Wednesday 9 March 2022

A Midsummer Night’s Dream: The Deuce Coupes - Gear Masher (12 December 1992)



I have to confess to inwardly groaning everytime Peel announced that he was going to play a track from a compilation album like Boss Drag ‘64.  I generally found most of the hot rod/car song instrumentals that would pepper his playlists to be utterly forgettable, and when later in the decade, he used to take up time on his programme by playing field recordings taken from motor race tracks, I’d sometimes be screaming at the car radio for him to get on with it and play some music.  Gear Masher, which was originally recorded in 1963 for Hotrodders’ Choice, the sole album by The Deuce Coupes makes it onto my metaphorical mixtape mainly because it has the good sense to rip off Money (That’s What I Want) for its main riff, which no track can ever go wrong with.

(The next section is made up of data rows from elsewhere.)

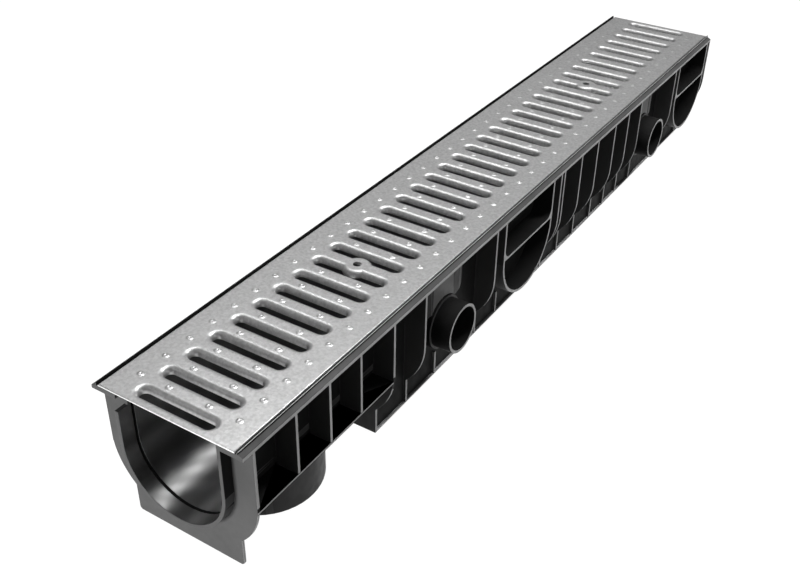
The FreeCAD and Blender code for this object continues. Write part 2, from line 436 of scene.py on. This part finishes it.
@dataclass
class ChannelBody:
    """The moulded plastic channel: the solid of the frame with soft moulded edges.

    The tuples hold low and high values: hood is its inner and outer distance from the middle and its lower
    end, strip and bead are inner and outer distance and lower and upper height of thin pale boxes that
    carry a painted highlight line, and the ends and places are along the channel.
    """

    node: bpy.types.Object
    merge_distance: float = 0.01 * MM
    flat_angle: float = math.radians(0.5)
    edge_radius: float = 0.45 * MM
    edge_steps: int = 2
    sharp_angle: float = math.radians(35.0)
    smooth_angle: float = math.radians(50.0)
    narrowest: float = 1.2 * MM
    widest: float = 3.4 * MM
    near: float = 0.8 * MM
    half_width: float = 75.0 * MM
    foot_half_width: float = 56.0 * MM
    corner_radius: float = 64.0 * MM
    corner_height: float = 73.0 * MM
    rim_underside: float = 128.5 * MM
    rail_underside: float = 66.5 * MM
    hood: tuple = (54.5 * MM, 63.0 * MM, 83.0 * MM)
    stubs_at: tuple = (-204.75 * MM, 287.25 * MM)
    stub_height: float = 67.0 * MM
    stub_radius: float = 27.5 * MM
    collars_at: tuple = (-52.25 * MM, 431.25 * MM)
    collar_height: float = 81.0 * MM
    collar_radius: float = 52.0 * MM
    tray_radius: float = 50.0 * MM
    tray_height: float = 80.0 * MM
    groove: tuple = (-491.0 * MM, -488.0 * MM)
    groove_reach: float = 1.6 * MM
    lip_outside: float = 70.4 * MM
    strip: tuple = (53.2 * MM, 56.0 * MM, 0.0, 1.7 * MM)
    highlight_strip_ends: tuple = (-308.0 * MM, 495.0 * MM)
    highlight_bead: tuple = (69.7 * MM, 70.7 * MM, 135.2 * MM, 135.9 * MM)
    highlight_bead_ends: tuple = (-504.5 * MM, 495.0 * MM)

    def build(self) -> bpy.types.Object:
        """Merge a copy of the solid's mesh and round its edges.

        Returns:
            The channel body.
        """
        take(self.node)
        bpy.ops.object.duplicate()
        piece = bpy.context.active_object
        piece.name = "channel_moulding"
        piece.data.name = "channel_moulding"
        for key in [key for key in piece.keys() if key.startswith("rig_")]:
            del piece[key]
        open_edit(piece)
        bpy.ops.mesh.select_all(action="SELECT")
        bpy.ops.mesh.remove_doubles(threshold=self.merge_distance)
        bpy.ops.mesh.dissolve_limited(angle_limit=self.flat_angle)
        close_edit()
        solid_faces = len(piece.data.polygons)
        # Thin boxes along both sides in the pale edge finish: painted highlight lines along the foot and
        # beside the grating.
        highlight_strips = self.build_highlight_strips(self.strip, self.highlight_strip_ends)
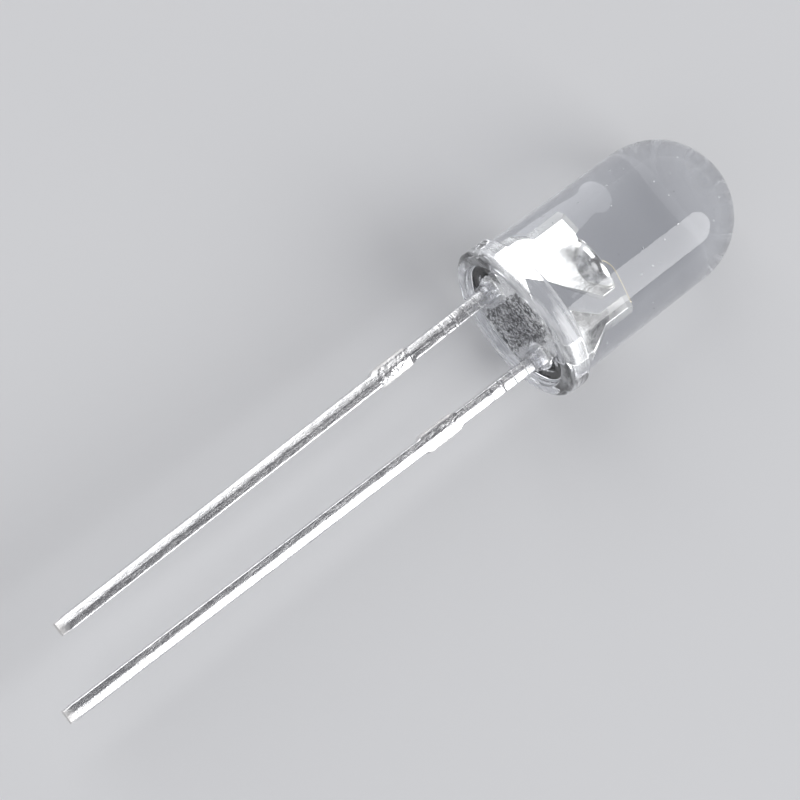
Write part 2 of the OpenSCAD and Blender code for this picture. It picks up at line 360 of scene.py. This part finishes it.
def add_bubble(bubble, verts, faces):
    """A tiny void in the resin, as a shell that faces inwards."""
    x, y, z, r = bubble
    rows, turns = BUBBLE_ROWS, BUBBLE_TURNS
    first = len(verts)
    verts.append((x, y, z + r))
    for i in range(1, rows):
        lat = math.pi * i / rows
        for k in range(turns):
            lon = 2 * math.pi * k / turns
            out = r * math.sin(lat)
            verts.append((x + out * math.cos(lon), y + out * math.sin(lon), z + r * math.cos(lat)))
    verts.append((x, y, z - r))
    end = len(verts) - 1
    base = end - turns
    for k in range(turns):
        k2 = (k + 1) % turns
        faces.append((first, first + 1 + k2, first + 1 + k))
        faces.append((end, base + k, base + k2))
        for i in range(rows - 2):
            a, b = first + 1 + i * turns, first + 1 + (i + 1) * turns
            faces.append((a + k, a + k2, b + k2, b + k))


# ---------------------------------------------------------------- leads

def rolled_edge():
    """From the side of a lead round its tight bend and up the broad slope that the punch left."""
    steep, shallow = math.tan(math.radians(ROLL_STEEP)), math.tan(math.radians(ROLL_SHALLOW))
    bend = arc(ROLL_R - HALF_W, 0, ROLL_R, 180, 270 - ROLL_STEEP, 8)
    run = ROLL_END - bend[-1][0]
    drop = run * (steep + shallow) / 2
    lift = -HALF_T + drop - bend[-1][1]
    pts = [(x, y + lift) for x, y in bend]
    x0, y0 = pts[-1]
    for i in range(1, ROLL_STEPS + 1):
        u = i / ROLL_STEPS
        pts.append((x0 + run * u, y0 - run * (steep * u - (steep - shallow) * u * u / 2)))
    return pts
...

There’s also an interesting sub-plot at the heart of Gear Masher and several other songs on Hotrodders’ Choice.  Although it uses the Money riff to wonderful effect, it is almost made unlistenable by the way in which the track is plastered with the sound effects of screaming brakes and roaring engines virtually all the way through.  Producer Bob Keane, who also owned Del-Fi Records, the label which put out The Deuce Coupes handful of releases, may have felt he had to do something to prevent the group from being sued for plagiarism but the fact that he repeated the trick on other tracks on the album such as Double-A Fueler or Smooth Stick must have driven the band mad, as they are having to battle the effects to be heard. While it’s tempting to consider that The Deuce Coupes failure to put out any material after 1963 was down to the end of the Surf music craze and the onset of The British Invasion, I think it’s just as likely due to be something like Keane having to go into hiding for his own safety from a very angry group.  At a push, one could make a case that the effects were a metaphor for back seat lovemaking and sexual activity - the car being one of the few places in early 1960s America where young couples could get physical with each other in relative privacy under the seemingly innocent pretext of just taking a drive.  But the witlessness and lack of subtlety in the use of the effects suggests Keane was trying to be a cut-price Phil Spector, without any sense of his musicality or idea for how his ideas would complement the artist.  In it, we can see early signs of the kind of philistinism which blighted folk records of the mid-60s where it was felt that Simon & Garfunkel or Richie Havens on their own weren’t strong enough, so full bands and additional instruments would be foisted on to their recordings, often without the artists’ knowledge or
consent.

NOTE - This post was one of those instances where I did a little more research after I’d published it, rather than before it.  Had I done so, I would have changed the notion of Bob Keane hiding from an angry group after the release of Hotrodders’ Choice to him having to hide from an angry duo. The Deuce Coupes  were a pair of brothers - Lolly and Pat Vegas - whose playing on the album was supplemented by session musicians.  Furthermore, another album was released in 1963, which was also credited to The Deuce Coupes.  However,  The Shut Downs was a hasty cash-in which featured neither of the Vegas brothers, who would go on to achieve greater commercial success in the 1970s as Redbone.